Why do you need to buy cargo insurance when shipping goods from China?

07-10-2024

In today's globalized world, international trade has become a core part of many companies' economic activities. As an important hub in the global supply chain, China exports a large number of goods to all parts of the world every year. Shipping goods from China to other countries, especially transoceanic transportation, despite the highly developed modern logistics system, still has risks in the transportation process. For this reason, cargo insurance has become an indispensable choice for many companies and individuals in international trade.


So, why do you need to buy cargo insurance when shipping goods from China? This article will explore the role of cargo insurance in depth and analyze its logic and necessity.

shipping goods from China

Potential risks in the freight process

In the process of international cargo transportation, goods will go through complex logistics links, including loading and unloading, warehousing, customs inspection, navigation or flight, etc. These links are full of unpredictable risks, and cargo insurance exists to prevent these risks.


Natural disasters

During transportation, goods may encounter natural disasters. In particular, sea transportation, a mode of transportation that relies on the natural environment, is extremely susceptible to weather changes. For example, typhoons, hurricanes, strong winds and waves, etc. may cause damage to goods at sea. Although ships are usually equipped with modern navigation equipment and protection systems, the power of natural disasters is sometimes unpredictable, and ships may be forced to change their routes due to bad weather, or even capsize or sink.


For air transport, extreme weather such as blizzards, thunderstorms or strong winds may also cause flight cancellations, delays, and even aviation accidents, which in turn affect the safety of goods.


Human operational errors

Although the operating procedures of modern logistics systems are gradually standardized, human errors still occur from time to time in cargo transportation. For example, cargo may fall or collide during loading and unloading due to operator negligence, resulting in damage to the cargo. In addition, during transportation, the cargo may cause internal friction, crushing or collapse due to improper packaging or unstable stacking.

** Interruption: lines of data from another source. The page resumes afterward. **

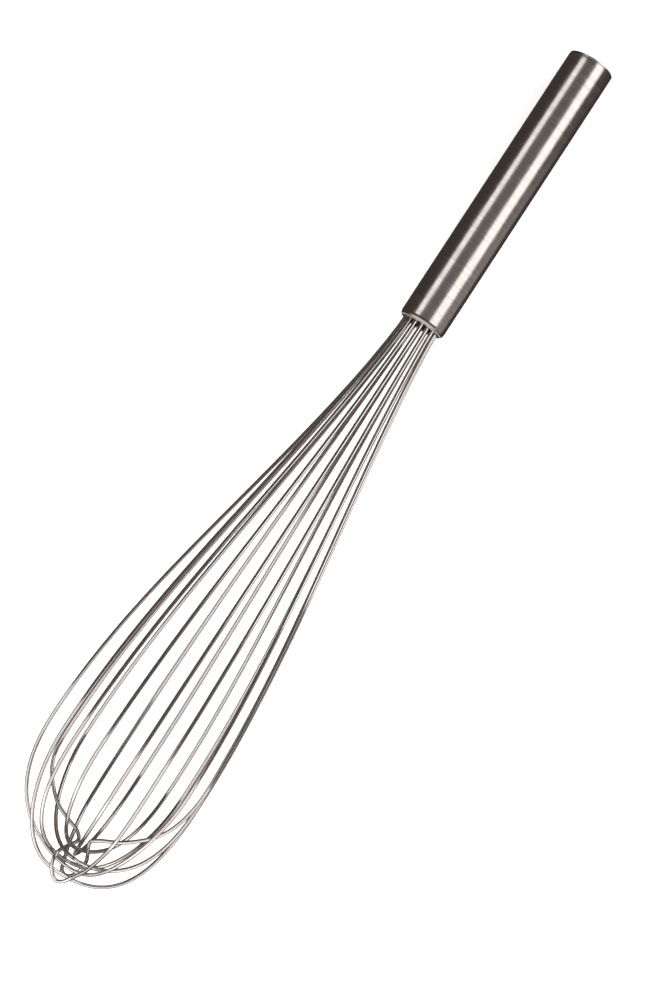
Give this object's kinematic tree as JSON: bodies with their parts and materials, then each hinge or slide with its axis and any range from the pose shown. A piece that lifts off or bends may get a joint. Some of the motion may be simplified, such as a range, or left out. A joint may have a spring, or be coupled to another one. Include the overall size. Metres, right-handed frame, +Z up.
{
  "type": "balloon whisk",
  "caption": "Stainless balloon whisk: plain tube handle with a curled-in mouth, from which a ring of wire legs swells into a balloon of loops locked together at the tip.",
  "frame": {"origin": "centre of the bottom of the box of the whisk as it lies at rest on a flat surface, on the edge of its end cap and on two wires", "axes": "+Z up; +X from the handle towards the tip, with the whisk's own axis rising 4.16 degrees towards the tip; +Y to the left of someone looking along +X"},
  "size_m": [0.3994, 0.0718, 0.0691],
  "materials": {
    "satin_steel": "satin, brushed round the tube",
    "cap_steel": "satin, turned",
    "polished_steel": "bright polished wire",
    "sleeve_steel": "plain rolled",
    "pin_steel": "turned, dull",
    "dark_nylon": "moulded nylon",
    "disc_nylon": "moulded nylon",
    "grey_resin": "cast epoxy resin"
  },
  "bodies": {
    "root": {"handle_tube": "satin_steel", "end_cap": "cap_steel", "stop_disc": "disc_nylon", "wire_retainer": "dark_nylon", "clamp_sleeve": "sleeve_steel", "mouth_seal": "grey_resin", "core_pin": "pin_steel", "wire_loop_1": "polished_steel", "wire_loop_2": "polished_steel", "wire_loop_3": "polished_steel", "wire_loop_4": "polished_steel", "wire_loop_5": "polished_steel", "wire_loop_6": "polished_steel", "locking_loop_front": "polished_steel", "locking_loop_back": "polished_steel"}
  },
  "joints": []
}
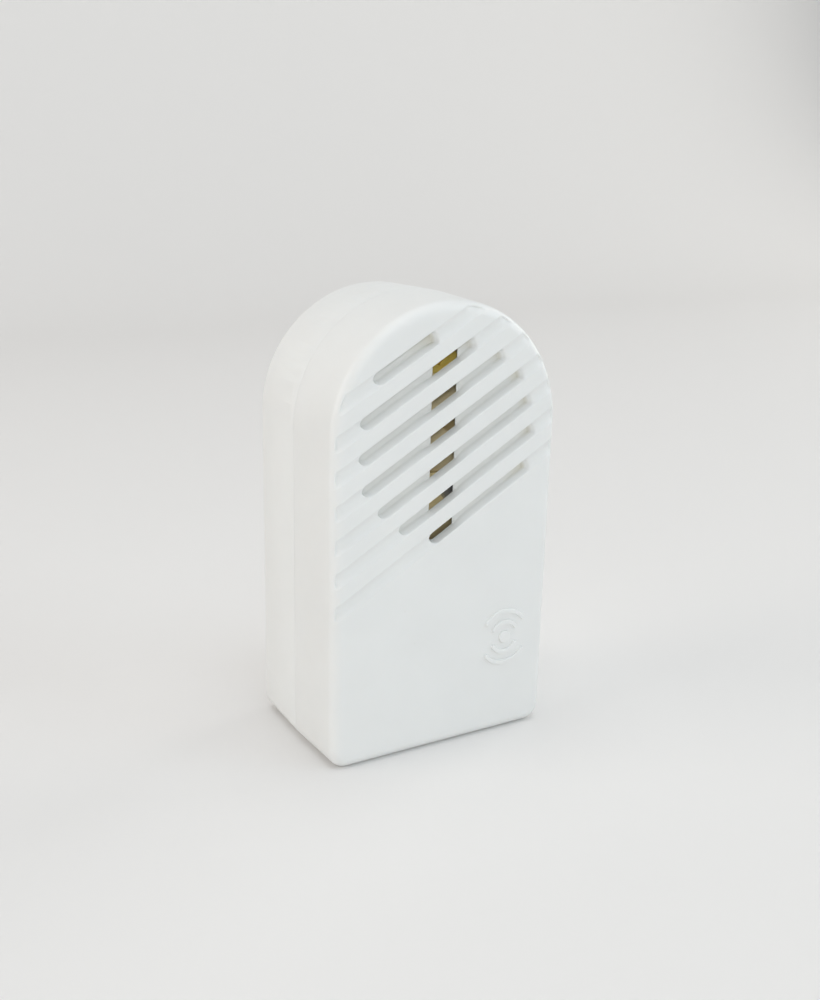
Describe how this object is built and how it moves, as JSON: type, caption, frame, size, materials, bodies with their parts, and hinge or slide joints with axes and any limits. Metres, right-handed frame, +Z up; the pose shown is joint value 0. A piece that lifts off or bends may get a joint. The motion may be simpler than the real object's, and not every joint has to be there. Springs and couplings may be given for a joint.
{
  "type": "electric door buzzer",
  "caption": "Arch-topped white wall buzzer with a slanting fluted grille, a two-shell case and a vibrating reed driven by a mains coil.",
  "frame": {"origin": "middle of the bottom of the case, which stands on its bottom edge, midway between the raised emblem on the front and the flat back", "axes": "+Z up along the case's length, -Y out of the fluted front, +X to the right seen from the front"},
  "size_m": [0.0446, 0.0288, 0.08],
  "materials": {
    "white_shell": "moulded, slightly glossy white",
    "grey_rubber": "matt grey rubber",
    "yellow_zinc": "zinc plated and yellow passivated sheet",
    "zinc_screw": "bright zinc plate",
    "core_iron": "oxidised silicon iron sheet",
    "bobbin_nylon": "natural nylon",
    "copper_wire": "enamelled copper wire",
    "yellow_tape": "polyester tape",
    "tinned_brass": "tinned pins",
    "lead_insulation": "plastic insulation",
    "block_nylon": "natural nylon",
    "clamp_brass": "turned brass",
    "reed_bronze": "dull rolled spring bronze",
    "armature_iron": "zinc plated soft iron",
    "rivet_brass": "brass rivets"
  },
  "bodies": {
    "case": {"rear_case": "white_shell", "cable_grommet": "grey_rubber", "frame_bracket": "yellow_zinc", "frame_screws": "zinc_screw", "core_laminations": "core_iron", "core_rivets": "zinc_screw", "coil_bobbin": "bobbin_nylon", "coil_winding": "copper_wire", "coil_tape": "yellow_tape", "bobbin_pins": "tinned_brass", "coil_leads": "lead_insulation", "terminal_block": "block_nylon", "terminal_clamps": "clamp_brass", "terminal_block_screw": "zinc_screw", "reed_clamp_plate": "yellow_zinc", "reed_clamp_screws": "zinc_screw", "adjusting_lock_nut": "clamp_brass", "cover_screw": "zinc_screw", "cover_nut": "zinc_screw"},
    "cover": {"front_cover": "white_shell"},
    "armature": {"reed": "reed_bronze", "armature_plate": "armature_iron", "armature_rivets": "rivet_brass"},
    "tone_screw": {"adjusting_screw": "clamp_brass"},
    "left_clamp_screw": {"terminal_screw_left": "zinc_screw"},
    "right_clamp_screw": {"terminal_screw_right": "zinc_screw"}
  },
  "joints": [
    {"name": "cover_pull", "type": "slide", "parent": "case", "child": "cover", "axis": [0, -1, 0], "range_m": [0, 0.03]},
    {"name": "reed_flex", "type": "hinge", "parent": "case", "child": "armature", "pos_m": [0, -0.0072, 0.046], "axis": [-1, 0, 0], "range_deg": [0, 1.2], "stiffness_Nm_per_rad": 0.05, "springref_deg": -0.57},
    {"name": "tone_turn", "type": "hinge", "parent": "case", "child": "tone_screw", "pos_m": [0, -0.009, 0.07], "axis": [0, -1, 0], "range_deg": [-180, 180]},
    {"name": "left_clamp_turn", "type": "hinge", "parent": "case", "child": "left_clamp_screw", "pos_m": [-0.0052, 0.004, 0.018], "axis": [0, -1, 0], "range_deg": [0, 540]},
    {"name": "right_clamp_turn", "type": "hinge", "parent": "case", "child": "right_clamp_screw", "pos_m": [0.0052, 0.004, 0.018], "axis": [0, -1, 0], "range_deg": [0, 540]}
  ]
}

In ports or logistics centers, goods may also face the risk of loss or theft. Especially during customs clearance and waiting for transshipment, regulatory negligence or other unforeseen circumstances may cause the cargo to fail to arrive at the destination on time or even disappear completely.


Pirates and theft

Although piracy seems to be a problem of the past, in fact, modern piracy is still active, especially in some high-risk waters, such as the Strait of Malacca and the waters off Somalia. When passing through these areas, cargo ships may be attacked by pirates, resulting in the hijacking, theft or even damage of cargo. Although there are international laws and security escorts to ensure the safety of maritime transportation, companies often choose to purchase cargo insurance to avoid this risk.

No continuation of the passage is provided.